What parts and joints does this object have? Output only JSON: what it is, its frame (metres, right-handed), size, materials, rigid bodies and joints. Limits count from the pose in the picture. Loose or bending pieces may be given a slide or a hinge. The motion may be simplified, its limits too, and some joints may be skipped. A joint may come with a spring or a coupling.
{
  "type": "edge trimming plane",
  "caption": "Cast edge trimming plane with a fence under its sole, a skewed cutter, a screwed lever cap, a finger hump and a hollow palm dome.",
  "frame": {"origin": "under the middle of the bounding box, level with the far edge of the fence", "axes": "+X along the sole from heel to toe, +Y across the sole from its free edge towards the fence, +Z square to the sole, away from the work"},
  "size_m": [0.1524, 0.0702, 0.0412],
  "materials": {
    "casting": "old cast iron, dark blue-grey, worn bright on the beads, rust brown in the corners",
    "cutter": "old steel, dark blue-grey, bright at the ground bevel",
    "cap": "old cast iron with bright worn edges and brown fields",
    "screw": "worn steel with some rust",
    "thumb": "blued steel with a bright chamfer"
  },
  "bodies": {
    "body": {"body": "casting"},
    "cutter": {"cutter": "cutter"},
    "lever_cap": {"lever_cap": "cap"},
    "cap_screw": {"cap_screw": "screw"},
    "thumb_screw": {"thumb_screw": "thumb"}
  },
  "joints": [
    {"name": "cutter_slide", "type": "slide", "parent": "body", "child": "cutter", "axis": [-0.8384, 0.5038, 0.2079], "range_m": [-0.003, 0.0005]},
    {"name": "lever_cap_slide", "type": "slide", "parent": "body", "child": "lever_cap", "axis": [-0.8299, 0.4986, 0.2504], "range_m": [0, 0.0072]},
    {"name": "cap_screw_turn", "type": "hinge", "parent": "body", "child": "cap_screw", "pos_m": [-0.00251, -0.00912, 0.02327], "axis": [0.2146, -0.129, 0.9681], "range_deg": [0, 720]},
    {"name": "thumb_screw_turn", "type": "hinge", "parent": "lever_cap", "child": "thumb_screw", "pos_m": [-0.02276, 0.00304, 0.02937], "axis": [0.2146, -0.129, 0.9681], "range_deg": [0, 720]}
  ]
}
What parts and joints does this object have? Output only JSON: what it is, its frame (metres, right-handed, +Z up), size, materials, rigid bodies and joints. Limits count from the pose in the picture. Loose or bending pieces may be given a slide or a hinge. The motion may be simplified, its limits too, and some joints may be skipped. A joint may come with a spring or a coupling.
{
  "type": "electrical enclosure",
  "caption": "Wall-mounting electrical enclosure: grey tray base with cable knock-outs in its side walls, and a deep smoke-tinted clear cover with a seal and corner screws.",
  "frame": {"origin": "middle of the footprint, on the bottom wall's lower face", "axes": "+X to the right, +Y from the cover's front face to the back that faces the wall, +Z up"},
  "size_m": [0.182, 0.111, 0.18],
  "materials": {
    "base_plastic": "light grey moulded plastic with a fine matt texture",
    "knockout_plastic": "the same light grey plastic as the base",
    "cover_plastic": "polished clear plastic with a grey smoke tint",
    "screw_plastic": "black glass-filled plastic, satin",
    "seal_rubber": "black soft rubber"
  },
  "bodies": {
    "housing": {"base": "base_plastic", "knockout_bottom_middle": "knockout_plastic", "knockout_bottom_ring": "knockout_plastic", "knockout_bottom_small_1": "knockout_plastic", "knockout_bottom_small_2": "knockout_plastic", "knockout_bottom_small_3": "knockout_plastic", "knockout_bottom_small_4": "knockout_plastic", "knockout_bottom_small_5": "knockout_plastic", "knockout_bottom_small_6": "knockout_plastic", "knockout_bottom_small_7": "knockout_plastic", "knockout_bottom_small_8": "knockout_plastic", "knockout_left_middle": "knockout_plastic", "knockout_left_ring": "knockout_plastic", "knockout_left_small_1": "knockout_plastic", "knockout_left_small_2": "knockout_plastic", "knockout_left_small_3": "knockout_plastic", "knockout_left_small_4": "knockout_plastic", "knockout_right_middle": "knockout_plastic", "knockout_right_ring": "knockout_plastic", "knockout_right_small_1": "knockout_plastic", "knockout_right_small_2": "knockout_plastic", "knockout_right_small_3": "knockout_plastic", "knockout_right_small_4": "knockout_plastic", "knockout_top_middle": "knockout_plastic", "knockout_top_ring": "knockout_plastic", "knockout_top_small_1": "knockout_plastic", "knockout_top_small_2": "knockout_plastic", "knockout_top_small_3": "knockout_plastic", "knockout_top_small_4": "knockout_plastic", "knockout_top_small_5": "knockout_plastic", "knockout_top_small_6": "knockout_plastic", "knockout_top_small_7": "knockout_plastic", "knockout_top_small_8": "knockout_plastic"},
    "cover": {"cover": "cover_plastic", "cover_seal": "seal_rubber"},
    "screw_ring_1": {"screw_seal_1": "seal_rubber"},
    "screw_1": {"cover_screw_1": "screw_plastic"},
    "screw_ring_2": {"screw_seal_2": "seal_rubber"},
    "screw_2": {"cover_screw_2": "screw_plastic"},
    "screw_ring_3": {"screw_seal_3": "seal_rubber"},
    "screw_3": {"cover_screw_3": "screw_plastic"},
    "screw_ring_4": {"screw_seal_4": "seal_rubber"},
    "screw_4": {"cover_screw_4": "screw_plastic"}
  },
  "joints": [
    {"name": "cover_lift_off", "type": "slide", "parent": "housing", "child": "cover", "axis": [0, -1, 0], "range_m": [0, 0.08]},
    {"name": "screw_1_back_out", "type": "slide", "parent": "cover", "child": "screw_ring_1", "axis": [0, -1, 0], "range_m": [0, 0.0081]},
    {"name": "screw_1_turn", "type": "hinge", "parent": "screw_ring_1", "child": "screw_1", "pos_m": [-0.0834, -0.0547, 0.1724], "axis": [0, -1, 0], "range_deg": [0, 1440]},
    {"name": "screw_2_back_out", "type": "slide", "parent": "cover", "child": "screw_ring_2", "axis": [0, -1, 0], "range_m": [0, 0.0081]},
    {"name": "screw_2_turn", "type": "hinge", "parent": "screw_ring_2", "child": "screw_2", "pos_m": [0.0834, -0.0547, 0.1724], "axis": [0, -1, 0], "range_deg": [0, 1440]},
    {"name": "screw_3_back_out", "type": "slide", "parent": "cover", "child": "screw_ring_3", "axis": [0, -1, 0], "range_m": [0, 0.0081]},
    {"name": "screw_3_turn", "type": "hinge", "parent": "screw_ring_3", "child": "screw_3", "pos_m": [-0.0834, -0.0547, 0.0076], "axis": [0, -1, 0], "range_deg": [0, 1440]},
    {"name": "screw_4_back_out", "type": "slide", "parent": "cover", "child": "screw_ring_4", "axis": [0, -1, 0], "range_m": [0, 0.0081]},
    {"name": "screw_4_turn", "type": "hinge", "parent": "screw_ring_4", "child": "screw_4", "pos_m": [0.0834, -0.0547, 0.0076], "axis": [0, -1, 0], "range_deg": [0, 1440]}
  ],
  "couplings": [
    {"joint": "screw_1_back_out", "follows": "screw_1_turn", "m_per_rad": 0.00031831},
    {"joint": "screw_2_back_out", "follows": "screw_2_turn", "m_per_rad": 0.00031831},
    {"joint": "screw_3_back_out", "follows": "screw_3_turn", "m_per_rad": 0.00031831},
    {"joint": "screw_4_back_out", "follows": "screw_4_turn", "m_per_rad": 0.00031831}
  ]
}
+ + +
### [Directions for this task]
The records above should all be quoted exactly, please.

### [Task response]
What parts and joints does this object have? Output only JSON: what it is, its frame (metres, right-handed), size, materials, rigid bodies and joints. Limits count from the pose in the picture. Loose or bending pieces may be given a slide or a hinge. The motion may be simplified, its limits too, and some joints may be skipped. A joint may come with a spring or a coupling.
{
  "type": "edge trimming plane",
  "caption": "Cast edge trimming plane with a fence under its sole, a skewed cutter, a screwed lever cap, a finger hump and a hollow palm dome.",
  "frame": {"origin": "under the middle of the bounding box, level with the far edge of the fence", "axes": "+X along the sole from heel to toe, +Y across the sole from its free edge towards the fence, +Z square to the sole, away from the work"},
  "size_m": [0.1524, 0.0702, 0.0412],
  "materials": {
    "casting": "old cast iron, dark blue-grey, worn bright on the beads, rust brown in the corners",
    "cutter": "old steel, dark blue-grey, bright at the ground bevel",
    "cap": "old cast iron with bright worn edges and brown fields",
    "screw": "worn steel with some rust",
    "thumb": "blued steel with a bright chamfer"
  },
  "bodies": {
    "body": {"body": "casting"},
    "cutter": {"cutter": "cutter"},
    "lever_cap": {"lever_cap": "cap"},
    "cap_screw": {"cap_screw": "screw"},
    "thumb_screw": {"thumb_screw": "thumb"}
  },
  "joints": [
    {"name": "cutter_slide", "type": "slide", "parent": "body", "child": "cutter", "axis": [-0.8384, 0.5038, 0.2079], "range_m": [-0.003, 0.0005]},
    {"name": "lever_cap_slide", "type": "slide", "parent": "body", "child": "lever_cap", "axis": [-0.8299, 0.4986, 0.2504], "range_m": [0, 0.0072]},
    {"name": "cap_screw_turn", "type": "hinge", "parent": "body", "child": "cap_screw", "pos_m": [-0.00251, -0.00912, 0.02327], "axis": [0.2146, -0.129, 0.9681], "range_deg": [0, 720]},
    {"name": "thumb_screw_turn", "type": "hinge", "parent": "lever_cap", "child": "thumb_screw", "pos_m": [-0.02276, 0.00304, 0.02937], "axis": [0.2146, -0.129, 0.9681], "range_deg": [0, 720]}
  ]
}
What parts and joints does this object have? Output only JSON: what it is, its frame (metres, right-handed, +Z up), size, materials, rigid bodies and joints. Limits count from the pose in the picture. Loose or bending pieces may be given a slide or a hinge. The motion may be simplified, its limits too, and some joints may be skipped. A joint may come with a spring or a coupling.
{
  "type": "electrical enclosure",
  "caption": "Wall-mounting electrical enclosure: grey tray base with cable knock-outs in its side walls, and a deep smoke-tinted clear cover with a seal and corner screws.",
  "frame": {"origin": "middle of the footprint, on the bottom wall's lower face", "axes": "+X to the right, +Y from the cover's front face to the back that faces the wall, +Z up"},
  "size_m": [0.182, 0.111, 0.18],
  "materials": {
    "base_plastic": "light grey moulded plastic with a fine matt texture",
    "knockout_plastic": "the same light grey plastic as the base",
    "cover_plastic": "polished clear plastic with a grey smoke tint",
    "screw_plastic": "black glass-filled plastic, satin",
    "seal_rubber": "black soft rubber"
  },
  "bodies": {
    "housing": {"base": "base_plastic", "knockout_bottom_middle": "knockout_plastic", "knockout_bottom_ring": "knockout_plastic", "knockout_bottom_small_1": "knockout_plastic", "knockout_bottom_small_2": "knockout_plastic", "knockout_bottom_small_3": "knockout_plastic", "knockout_bottom_small_4": "knockout_plastic", "knockout_bottom_small_5": "knockout_plastic", "knockout_bottom_small_6": "knockout_plastic", "knockout_bottom_small_7": "knockout_plastic", "knockout_bottom_small_8": "knockout_plastic", "knockout_left_middle": "knockout_plastic", "knockout_left_ring": "knockout_plastic", "knockout_left_small_1": "knockout_plastic", "knockout_left_small_2": "knockout_plastic", "knockout_left_small_3": "knockout_plastic", "knockout_left_small_4": "knockout_plastic", "knockout_right_middle": "knockout_plastic", "knockout_right_ring": "knockout_plastic", "knockout_right_small_1": "knockout_plastic", "knockout_right_small_2": "knockout_plastic", "knockout_right_small_3": "knockout_plastic", "knockout_right_small_4": "knockout_plastic", "knockout_top_middle": "knockout_plastic", "knockout_top_ring": "knockout_plastic", "knockout_top_small_1": "knockout_plastic", "knockout_top_small_2": "knockout_plastic", "knockout_top_small_3": "knockout_plastic", "knockout_top_small_4": "knockout_plastic", "knockout_top_small_5": "knockout_plastic", "knockout_top_small_6": "knockout_plastic", "knockout_top_small_7": "knockout_plastic", "knockout_top_small_8": "knockout_plastic"},
    "cover": {"cover": "cover_plastic", "cover_seal": "seal_rubber"},
    "screw_ring_1": {"screw_seal_1": "seal_rubber"},
    "screw_1": {"cover_screw_1": "screw_plastic"},
    "screw_ring_2": {"screw_seal_2": "seal_rubber"},
    "screw_2": {"cover_screw_2": "screw_plastic"},
    "screw_ring_3": {"screw_seal_3": "seal_rubber"},
    "screw_3": {"cover_screw_3": "screw_plastic"},
    "screw_ring_4": {"screw_seal_4": "seal_rubber"},
    "screw_4": {"cover_screw_4": "screw_plastic"}
  },
  "joints": [
    {"name": "cover_lift_off", "type": "slide", "parent": "housing", "child": "cover", "axis": [0, -1, 0], "range_m": [0, 0.08]},
    {"name": "screw_1_back_out", "type": "slide", "parent": "cover", "child": "screw_ring_1", "axis": [0, -1, 0], "range_m": [0, 0.0081]},
    {"name": "screw_1_turn", "type": "hinge", "parent": "screw_ring_1", "child": "screw_1", "pos_m": [-0.0834, -0.0547, 0.1724], "axis": [0, -1, 0], "range_deg": [0, 1440]},
    {"name": "screw_2_back_out", "type": "slide", "parent": "cover", "child": "screw_ring_2", "axis": [0, -1, 0], "range_m": [0, 0.0081]},
    {"name": "screw_2_turn", "type": "hinge", "parent": "screw_ring_2", "child": "screw_2", "pos_m": [0.0834, -0.0547, 0.1724], "axis": [0, -1, 0], "range_deg": [0, 1440]},
    {"name": "screw_3_back_out", "type": "slide", "parent": "cover", "child": "screw_ring_3", "axis": [0, -1, 0], "range_m": [0, 0.0081]},
    {"name": "screw_3_turn", "type": "hinge", "parent": "screw_ring_3", "child": "screw_3", "pos_m": [-0.0834, -0.0547, 0.0076], "axis": [0, -1, 0], "range_deg": [0, 1440]},
    {"name": "screw_4_back_out", "type": "slide", "parent": "cover", "child": "screw_ring_4", "axis": [0, -1, 0], "range_m": [0, 0.0081]},
    {"name": "screw_4_turn", "type": "hinge", "parent": "screw_ring_4", "child": "screw_4", "pos_m": [0.0834, -0.0547, 0.0076], "axis": [0, -1, 0], "range_deg": [0, 1440]}
  ],
  "couplings": [
    {"joint": "screw_1_back_out", "follows": "screw_1_turn", "m_per_rad": 0.00031831},
    {"joint": "screw_2_back_out", "follows": "screw_2_turn", "m_per_rad": 0.00031831},
    {"joint": "screw_3_back_out", "follows": "screw_3_turn", "m_per_rad": 0.00031831},
    {"joint": "screw_4_back_out", "follows": "screw_4_turn", "m_per_rad": 0.00031831}
  ]
}